# Destin - Crystal Beach area



## Sailor50 (Nov 8, 2007)

Went down to the beach for the first time in a while to try out new reel (Penn Squall 15). Have always used spinning reels before but trying to get a little more distance. Anyways, got down late (0930) and had to leave an hour later as got too crowded. Didnt catch anything but I like the reel. Seas were pretty flat, a few boats out looking for Cobia and a dive boat on the Miss Louise.

There are a lot of sand fleas there now, no colonies on the beach but they are bunched up in the "lip". Most are pinkie finger size but did scoop one big female with eggs. (Let her go back) Water was clear and clean, really no grass. Most of the spring breakers have gone but still gets busy around 10:00. Should be a good pomp season.


----------



## GIBBS29REG (Jun 21, 2011)

The seas are only like that during the week or when I am at work!


----------



## TradeWinds (Aug 9, 2010)

GIBBS29REG said:


> The seas are only like that during the week or when I am at work!
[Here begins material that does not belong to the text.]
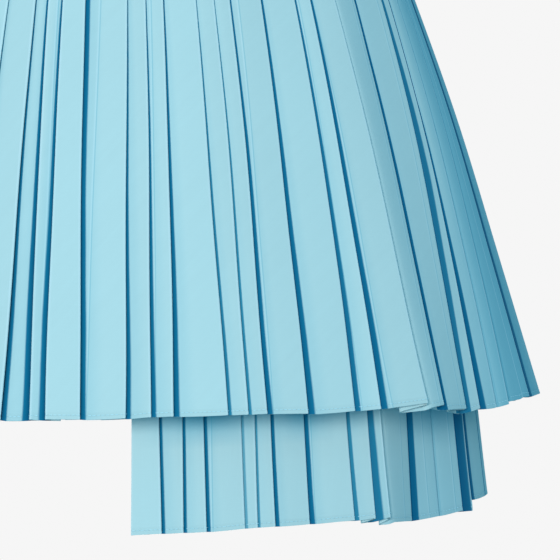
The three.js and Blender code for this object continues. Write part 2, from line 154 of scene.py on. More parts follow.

# Pleats, one row for each fold edge, going round to the viewer's right.
# hip, hem: width in millimetres of the face before the fold edge
# lap: 1 where the fold edge lies over the next face, -1 where it lies over this one, 0 for a free edge
# open: how far its layers stand apart at the hem. groove: how deep the crease beside it is, and how
# wide its painted shade band is
# hang: how many millimetres lower than its face the layers folded under it hang
# ink: how dark the painted shade in its crease is. taper: width of its painted shade band at the
# waist, for 1 at the hem, before the band is kept thin near the waist. Below 0 it starts further down,
# and above 1 it is widest a little past half way down
# press: millimetres from the fold edge back to a faint pressed line on its face, 0 for none. The line
# is painted: a thin line of shade, and a thin line of highlight beside it
# shade: how far its face is in the shade of the others
Pleat = namedtuple("Pleat", "hip hem lap open groove hang ink taper press shade", defaults=(1, 0.05, 0, 0))
FRONT_START = Pleat(-56.7, -77.5, 1, 1, 1.3, 0.5)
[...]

agreed. when i'm at the beach i want waves, when im on a boat, i want flat. I only ever get it opposite!


----------



## Snatch it (Feb 17, 2009)

Cool pics


----------



## PCfisher66 (Oct 13, 2010)

Nice pics, I've been looking at that reel. How's the mechanics feel on it?


----------



## Sailor50 (Nov 8, 2007)

New to using a baitcaster type reel, have always used spinners, so really dont have anything to compare the reel to. But, went out today to practice some more with it and have no complaints, everything smooth, lightweight and starting to get a little more distance. I believe they have come out with a lever drag version, mine has the star drag but easy to handle. Would recommend it


----------



## pjk91 (Mar 19, 2012)

Looks like the follow on to the 525 mag. I love mine. Took me a year to get enough confidence to really lay into it. Finally getting deep into the dark water on a lvl 1 or 2 mag setting.


----------



## Charlie2 (Oct 2, 2007)

*Boat Proximity To Beach*

How close to the beach do you think the boat in the picture is? Just curious. C2


----------



## Sailor50 (Nov 8, 2007)

He was running down what I call the third bar, where the water colors changes for the last time to the darker shade, i estimate 350-400 yards off the beach. You can see the water color changes in the last pic. They anchor there sometimes this time of the year and saw several haul in some Cobia there last year. I was using the zoom part of the camera, so boat looks closer.


----------